En Colombia estamos incurriendo en el falso civilismo de la paz. La pregonamos como un bien superior autónomo, surgido de acuerdos entre partes (guerrillas y Gobierno, paras y Gobierno, narcos y Gobierno, delincuentes comunes y Gobierno), sin que la sociedad civil se sienta representada, defendida, reparada por ninguna. Por el contrario, las víctimas (la mayoría gente pobre, humilde y sin esperanza) son un activo ideológico que han usado con perversidad a lo largo de estos años de armisticios y acuerdos entre combatientes: el que no perdona es enemigo de la paz les dicen. Y se les ha inculcado de tal manera esta narrativa perversa que hoy, incluso, abogan por sus verdugos en los tribunales y en los espacios de discusión política a donde solo los llevan para que avalen el olvido oficial de su propia tragedia.
Es también un falso civilismo creer que el uso de la fuerza del Estado no es legítimo para sostener la ley, el orden y la justicia del país. No es cierto que no podamos ganarles a los malos, lo que pasa es que nos hemos rendido como sociedad a usar las armas que ellas nos otorgan.

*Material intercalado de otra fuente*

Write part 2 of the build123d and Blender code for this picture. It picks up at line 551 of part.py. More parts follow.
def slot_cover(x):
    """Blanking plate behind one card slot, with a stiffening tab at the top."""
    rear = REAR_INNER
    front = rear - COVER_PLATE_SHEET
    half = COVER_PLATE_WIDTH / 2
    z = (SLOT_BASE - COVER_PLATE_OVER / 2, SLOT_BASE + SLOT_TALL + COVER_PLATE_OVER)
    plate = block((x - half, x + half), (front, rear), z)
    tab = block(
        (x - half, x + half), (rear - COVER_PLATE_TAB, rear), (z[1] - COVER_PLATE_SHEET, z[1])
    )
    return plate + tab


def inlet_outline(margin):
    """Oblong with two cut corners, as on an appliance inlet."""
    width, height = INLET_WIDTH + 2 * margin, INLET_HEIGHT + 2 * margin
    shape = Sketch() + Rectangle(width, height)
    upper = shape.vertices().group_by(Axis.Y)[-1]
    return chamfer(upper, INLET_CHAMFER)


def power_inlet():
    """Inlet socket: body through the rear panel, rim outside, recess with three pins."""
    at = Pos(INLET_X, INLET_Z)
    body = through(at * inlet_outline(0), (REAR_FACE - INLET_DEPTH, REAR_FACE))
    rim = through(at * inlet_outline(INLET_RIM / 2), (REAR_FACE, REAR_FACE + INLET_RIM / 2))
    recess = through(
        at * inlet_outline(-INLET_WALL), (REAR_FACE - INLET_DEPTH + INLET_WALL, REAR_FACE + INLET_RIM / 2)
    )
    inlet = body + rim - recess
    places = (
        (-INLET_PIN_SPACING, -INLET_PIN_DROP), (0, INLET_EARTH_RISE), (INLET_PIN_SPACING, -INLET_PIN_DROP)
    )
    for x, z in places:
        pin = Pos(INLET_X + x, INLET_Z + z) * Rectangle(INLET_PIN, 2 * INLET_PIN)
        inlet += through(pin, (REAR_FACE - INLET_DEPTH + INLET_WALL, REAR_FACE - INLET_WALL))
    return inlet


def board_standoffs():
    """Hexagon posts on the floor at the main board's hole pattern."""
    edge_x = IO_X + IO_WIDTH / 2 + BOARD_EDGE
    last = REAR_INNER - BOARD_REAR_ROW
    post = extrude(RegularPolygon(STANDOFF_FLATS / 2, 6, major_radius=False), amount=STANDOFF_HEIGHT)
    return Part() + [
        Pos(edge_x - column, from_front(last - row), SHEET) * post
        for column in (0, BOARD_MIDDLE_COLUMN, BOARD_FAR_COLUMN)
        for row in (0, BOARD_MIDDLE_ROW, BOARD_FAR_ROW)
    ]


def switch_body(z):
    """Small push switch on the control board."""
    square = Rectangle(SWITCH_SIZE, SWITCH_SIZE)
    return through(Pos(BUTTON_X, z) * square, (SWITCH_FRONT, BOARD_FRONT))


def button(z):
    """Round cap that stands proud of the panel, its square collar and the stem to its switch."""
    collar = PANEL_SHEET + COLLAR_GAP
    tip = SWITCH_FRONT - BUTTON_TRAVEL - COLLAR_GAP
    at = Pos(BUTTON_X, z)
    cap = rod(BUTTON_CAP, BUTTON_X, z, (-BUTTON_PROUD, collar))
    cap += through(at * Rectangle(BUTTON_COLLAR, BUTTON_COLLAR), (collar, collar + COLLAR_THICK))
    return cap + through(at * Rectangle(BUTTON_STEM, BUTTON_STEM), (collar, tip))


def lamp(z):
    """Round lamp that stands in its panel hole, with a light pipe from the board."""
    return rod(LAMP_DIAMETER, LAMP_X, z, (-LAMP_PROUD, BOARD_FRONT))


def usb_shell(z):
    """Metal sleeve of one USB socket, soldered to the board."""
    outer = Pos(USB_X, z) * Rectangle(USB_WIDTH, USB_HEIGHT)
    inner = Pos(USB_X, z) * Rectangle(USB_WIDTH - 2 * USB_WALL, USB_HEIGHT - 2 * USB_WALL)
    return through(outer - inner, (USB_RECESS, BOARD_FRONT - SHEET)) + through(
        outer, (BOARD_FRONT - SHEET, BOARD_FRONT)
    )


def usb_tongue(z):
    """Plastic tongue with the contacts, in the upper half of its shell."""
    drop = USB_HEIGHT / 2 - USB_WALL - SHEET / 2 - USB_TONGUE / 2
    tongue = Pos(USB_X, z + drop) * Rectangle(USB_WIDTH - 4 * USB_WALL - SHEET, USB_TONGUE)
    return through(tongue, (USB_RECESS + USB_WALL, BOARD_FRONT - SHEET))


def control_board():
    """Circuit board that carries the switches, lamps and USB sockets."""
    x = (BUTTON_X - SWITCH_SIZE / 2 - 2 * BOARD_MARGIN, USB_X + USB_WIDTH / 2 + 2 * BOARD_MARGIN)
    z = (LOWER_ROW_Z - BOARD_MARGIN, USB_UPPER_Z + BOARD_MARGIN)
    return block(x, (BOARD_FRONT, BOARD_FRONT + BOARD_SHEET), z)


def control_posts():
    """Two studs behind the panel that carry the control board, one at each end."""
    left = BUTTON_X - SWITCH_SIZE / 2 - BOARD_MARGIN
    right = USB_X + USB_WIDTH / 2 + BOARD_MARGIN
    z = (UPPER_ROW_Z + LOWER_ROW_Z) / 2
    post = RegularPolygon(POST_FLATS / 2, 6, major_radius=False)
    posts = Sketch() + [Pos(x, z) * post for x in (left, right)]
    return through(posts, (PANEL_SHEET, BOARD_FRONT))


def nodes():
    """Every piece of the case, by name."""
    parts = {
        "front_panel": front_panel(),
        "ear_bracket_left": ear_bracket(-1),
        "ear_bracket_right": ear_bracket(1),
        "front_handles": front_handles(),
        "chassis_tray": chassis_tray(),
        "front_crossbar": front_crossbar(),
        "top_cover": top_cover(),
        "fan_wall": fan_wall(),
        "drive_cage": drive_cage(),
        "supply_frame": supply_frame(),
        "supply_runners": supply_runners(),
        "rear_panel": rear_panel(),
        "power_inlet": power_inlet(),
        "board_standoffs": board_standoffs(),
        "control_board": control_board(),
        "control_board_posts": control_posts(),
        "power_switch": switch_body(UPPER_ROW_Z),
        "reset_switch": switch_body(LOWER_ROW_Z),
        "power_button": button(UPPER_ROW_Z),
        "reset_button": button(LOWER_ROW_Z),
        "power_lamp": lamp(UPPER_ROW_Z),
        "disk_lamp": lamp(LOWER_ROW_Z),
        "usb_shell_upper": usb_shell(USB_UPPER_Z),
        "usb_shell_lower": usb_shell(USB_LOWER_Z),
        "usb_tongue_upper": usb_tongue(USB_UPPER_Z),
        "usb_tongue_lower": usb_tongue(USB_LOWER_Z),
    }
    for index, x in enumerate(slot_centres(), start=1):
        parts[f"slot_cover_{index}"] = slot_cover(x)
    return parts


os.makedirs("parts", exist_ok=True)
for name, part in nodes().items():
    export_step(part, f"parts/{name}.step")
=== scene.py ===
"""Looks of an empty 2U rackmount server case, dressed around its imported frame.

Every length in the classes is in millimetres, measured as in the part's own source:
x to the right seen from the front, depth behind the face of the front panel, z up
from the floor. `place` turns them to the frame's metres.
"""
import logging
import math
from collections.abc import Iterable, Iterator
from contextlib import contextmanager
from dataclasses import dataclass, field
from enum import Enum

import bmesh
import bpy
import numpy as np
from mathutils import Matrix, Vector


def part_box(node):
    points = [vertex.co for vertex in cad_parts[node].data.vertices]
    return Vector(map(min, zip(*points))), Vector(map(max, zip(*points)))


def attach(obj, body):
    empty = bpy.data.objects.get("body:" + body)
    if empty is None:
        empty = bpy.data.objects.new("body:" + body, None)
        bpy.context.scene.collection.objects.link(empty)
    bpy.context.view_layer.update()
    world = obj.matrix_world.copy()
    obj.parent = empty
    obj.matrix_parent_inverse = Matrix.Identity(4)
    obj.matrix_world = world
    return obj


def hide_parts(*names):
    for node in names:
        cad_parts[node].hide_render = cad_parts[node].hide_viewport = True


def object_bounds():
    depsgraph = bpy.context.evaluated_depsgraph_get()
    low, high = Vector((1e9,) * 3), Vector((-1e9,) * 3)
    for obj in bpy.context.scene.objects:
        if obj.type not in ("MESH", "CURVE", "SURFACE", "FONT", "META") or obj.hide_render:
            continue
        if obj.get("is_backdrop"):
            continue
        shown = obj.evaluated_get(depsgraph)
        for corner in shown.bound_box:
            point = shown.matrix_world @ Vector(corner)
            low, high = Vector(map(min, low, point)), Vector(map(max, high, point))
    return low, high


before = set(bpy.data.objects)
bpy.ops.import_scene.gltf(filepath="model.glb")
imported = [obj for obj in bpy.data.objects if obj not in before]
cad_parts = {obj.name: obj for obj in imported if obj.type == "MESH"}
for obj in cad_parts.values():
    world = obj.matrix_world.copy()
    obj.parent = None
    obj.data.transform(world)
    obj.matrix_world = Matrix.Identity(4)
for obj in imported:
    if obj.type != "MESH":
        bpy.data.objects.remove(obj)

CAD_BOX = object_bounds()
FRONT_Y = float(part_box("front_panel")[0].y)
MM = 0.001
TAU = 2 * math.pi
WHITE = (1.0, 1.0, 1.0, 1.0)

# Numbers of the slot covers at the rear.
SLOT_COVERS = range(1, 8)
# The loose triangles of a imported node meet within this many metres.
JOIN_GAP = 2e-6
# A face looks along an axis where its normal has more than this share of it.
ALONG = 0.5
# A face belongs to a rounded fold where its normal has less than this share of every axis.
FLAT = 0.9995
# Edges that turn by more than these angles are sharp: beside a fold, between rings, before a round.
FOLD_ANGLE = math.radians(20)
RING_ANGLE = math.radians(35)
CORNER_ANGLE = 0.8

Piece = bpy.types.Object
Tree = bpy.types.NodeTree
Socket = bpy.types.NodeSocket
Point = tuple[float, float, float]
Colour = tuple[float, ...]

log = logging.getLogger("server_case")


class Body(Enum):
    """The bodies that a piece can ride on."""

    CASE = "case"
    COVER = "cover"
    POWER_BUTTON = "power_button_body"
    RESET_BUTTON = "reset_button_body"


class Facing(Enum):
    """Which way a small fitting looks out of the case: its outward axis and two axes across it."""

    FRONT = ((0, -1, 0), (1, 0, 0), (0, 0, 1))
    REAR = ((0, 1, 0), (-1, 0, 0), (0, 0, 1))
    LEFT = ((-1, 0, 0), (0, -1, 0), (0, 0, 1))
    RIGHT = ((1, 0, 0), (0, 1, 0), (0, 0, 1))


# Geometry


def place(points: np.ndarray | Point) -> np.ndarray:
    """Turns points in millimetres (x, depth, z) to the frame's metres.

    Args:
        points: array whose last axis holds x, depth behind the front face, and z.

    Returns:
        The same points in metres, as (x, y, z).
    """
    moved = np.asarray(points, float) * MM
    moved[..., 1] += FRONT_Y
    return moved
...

En ese falso civilismo, que nos hace creer en la bondad humana de quienes no creen en ella, hemos privilegiado la transacción política e ideológica entre unos, pero sin cumplir el pacto de todos: la preservación de la ley, el orden y la justicia que nos hace iguales y nos da seguridad.

Por eso Petro y todos cuantos han insistido en ese camino fracasa en el largo plazo, porque ninguna paz es sostenible si el que gana es el victimario y no la víctima, si el que termina preso es el defensor y no el atacante, y si el que pregona la paz es un guerrero que no perdona.